RAW DATA:

^^^^^^^^

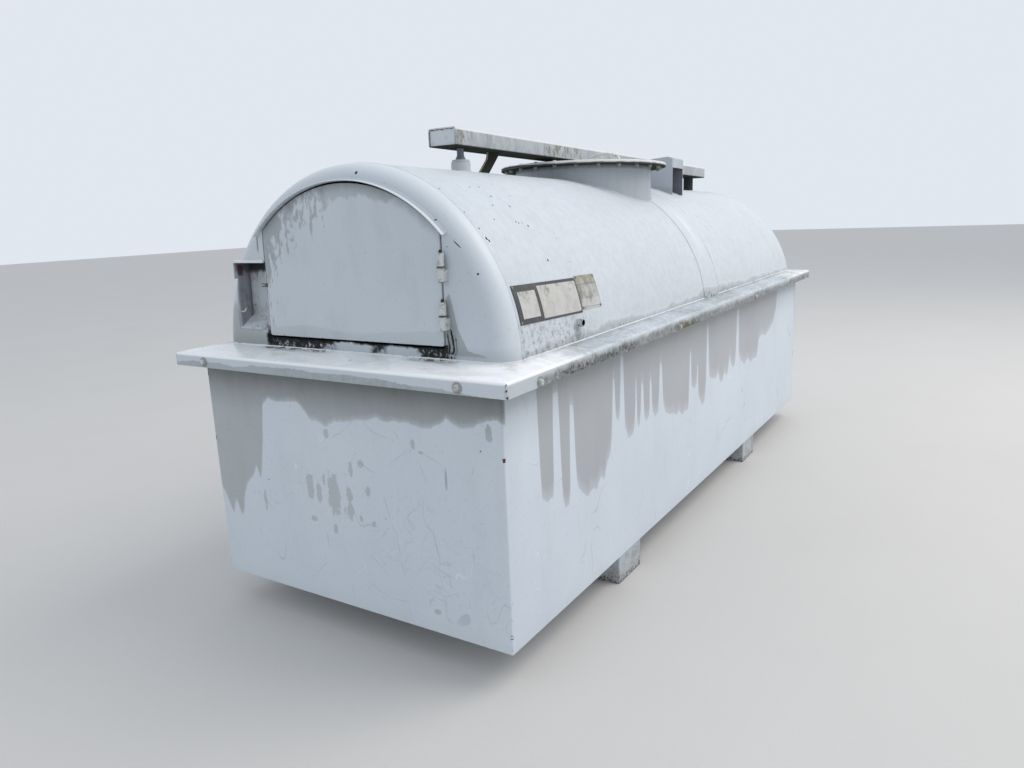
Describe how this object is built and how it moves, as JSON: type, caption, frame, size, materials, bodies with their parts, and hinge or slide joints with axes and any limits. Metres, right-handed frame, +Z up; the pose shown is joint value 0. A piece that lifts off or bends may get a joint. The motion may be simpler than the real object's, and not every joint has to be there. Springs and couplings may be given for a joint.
{
  "type": "bunded horizontal storage tank",
  "caption": "Lying cylindrical storage tank in a rectangular sheet-steel catch basin, with an arched cabinet door, a bolted manhole and a beam along its top.",
  "frame": {"origin": "centre of the ground rectangle under the rim cover, on the ground that the two bearers stand on", "axes": "+Z up, +Y along the tank from the door end to the rear, +X to the right for someone facing the door"},
  "size_m": [1.425, 3.694, 1.7366],
  "materials": {
    "pale_paint": "weathered semi-gloss, wet patches and fine scratches",
    "shaded_paint": "weathered semi-gloss with dirt",
    "bare_steel": "worn, light rust",
    "dark_paint": "matte black",
    "worn_plate": "sun-bleached plate, bare"
  },
  "bodies": {
    "root": {"basin_floor": "pale_paint", "basin_front_wall": "pale_paint", "basin_rear_wall": "pale_paint", "basin_left_wall": "pale_paint", "basin_right_wall": "pale_paint", "front_bearer": "shaded_paint", "rear_bearer": "shaded_paint", "rim_right": "pale_paint", "rim_left": "pale_paint", "rim_rear": "pale_paint", "rim_front": "pale_paint", "tank_barrel": "pale_paint", "cabinet_shell": "pale_paint", "barrel_band": "pale_paint", "cabinet_bulkhead": "shaded_paint", "front_head": "pale_paint", "rear_head": "pale_paint", "drip_moulding": "pale_paint", "nozzle_pocket": "shaded_paint", "pocket_hook": "bare_steel", "lower_hinge_frame_barrel": "shaded_paint", "upper_hinge_frame_barrel": "shaded_paint", "badge_plate": "dark_paint", "data_plate": "worn_plate", "drain_stub": "shaded_paint", "manhole_neck": "pale_paint", "manhole_flange": "pale_paint", "manhole_lid": "pale_paint", "lid_handle": "bare_steel", "beam": "pale_paint", "beam_front_cap": "shaded_paint", "beam_rear_cap": "shaded_paint", "post_socket": "shaded_paint", "beam_front_post": "pale_paint", "beam_rear_post": "dark_paint", "beam_brace": "pale_paint", "gauge_cowl": "pale_paint"},
    "door": {"door_panel": "pale_paint", "lower_hinge_door_barrel": "shaded_paint", "upper_hinge_door_barrel": "shaded_paint", "latch_tongue": "bare_steel"}
  },
  "joints": [
    {"name": "door_hinge", "type": "hinge", "parent": "root", "child": "door", "pos_m": [0.405, -1.70417, 1.17273], "axis": [0, 0.0262, 0.9997], "range_deg": [0, 110]}
  ]
}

^^^^^^^^

THE TASK: Please set down all the data word for word.

RESPONSE FOR THIS EXERCISE:
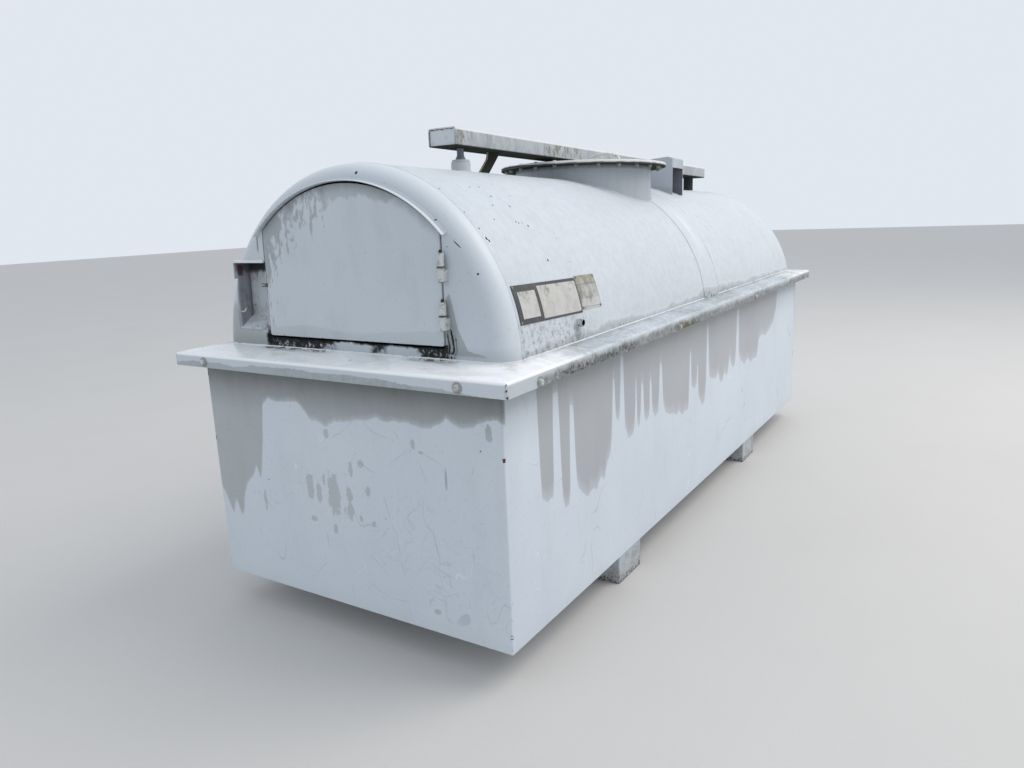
Describe how this object is built and how it moves, as JSON: type, caption, frame, size, materials, bodies with their parts, and hinge or slide joints with axes and any limits. Metres, right-handed frame, +Z up; the pose shown is joint value 0. A piece that lifts off or bends may get a joint. The motion may be simpler than the real object's, and not every joint has to be there. Springs and couplings may be given for a joint.
{
  "type": "bunded horizontal storage tank",
  "caption": "Lying cylindrical storage tank in a rectangular sheet-steel catch basin, with an arched cabinet door, a bolted manhole and a beam along its top.",
  "frame": {"origin": "centre of the ground rectangle under the rim cover, on the ground that the two bearers stand on", "axes": "+Z up, +Y along the tank from the door end to the rear, +X to the right for someone facing the door"},
  "size_m": [1.425, 3.694, 1.7366],
  "materials": {
    "pale_paint": "weathered semi-gloss, wet patches and fine scratches",
    "shaded_paint": "weathered semi-gloss with dirt",
    "bare_steel": "worn, light rust",
    "dark_paint": "matte black",
    "worn_plate": "sun-bleached plate, bare"
  },
  "bodies": {
    "root": {"basin_floor": "pale_paint", "basin_front_wall": "pale_paint", "basin_rear_wall": "pale_paint", "basin_left_wall": "pale_paint", "basin_right_wall": "pale_paint", "front_bearer": "shaded_paint", "rear_bearer": "shaded_paint", "rim_right": "pale_paint", "rim_left": "pale_paint", "rim_rear": "pale_paint", "rim_front": "pale_paint", "tank_barrel": "pale_paint", "cabinet_shell": "pale_paint", "barrel_band": "pale_paint", "cabinet_bulkhead": "shaded_paint", "front_head": "pale_paint", "rear_head": "pale_paint", "drip_moulding": "pale_paint", "nozzle_pocket": "shaded_paint", "pocket_hook": "bare_steel", "lower_hinge_frame_barrel": "shaded_paint", "upper_hinge_frame_barrel": "shaded_paint", "badge_plate": "dark_paint", "data_plate": "worn_plate", "drain_stub": "shaded_paint", "manhole_neck": "pale_paint", "manhole_flange": "pale_paint", "manhole_lid": "pale_paint", "lid_handle": "bare_steel", "beam": "pale_paint", "beam_front_cap": "shaded_paint", "beam_rear_cap": "shaded_paint", "post_socket": "shaded_paint", "beam_front_post": "pale_paint", "beam_rear_post": "dark_paint", "beam_brace": "pale_paint", "gauge_cowl": "pale_paint"},
    "door": {"door_panel": "pale_paint", "lower_hinge_door_barrel": "shaded_paint", "upper_hinge_door_barrel": "shaded_paint", "latch_tongue": "bare_steel"}
  },
  "joints": [
    {"name": "door_hinge", "type": "hinge", "parent": "root", "child": "door", "pos_m": [0.405, -1.70417, 1.17273], "axis": [0, 0.0262, 0.9997], "range_deg": [0, 110]}
  ]
}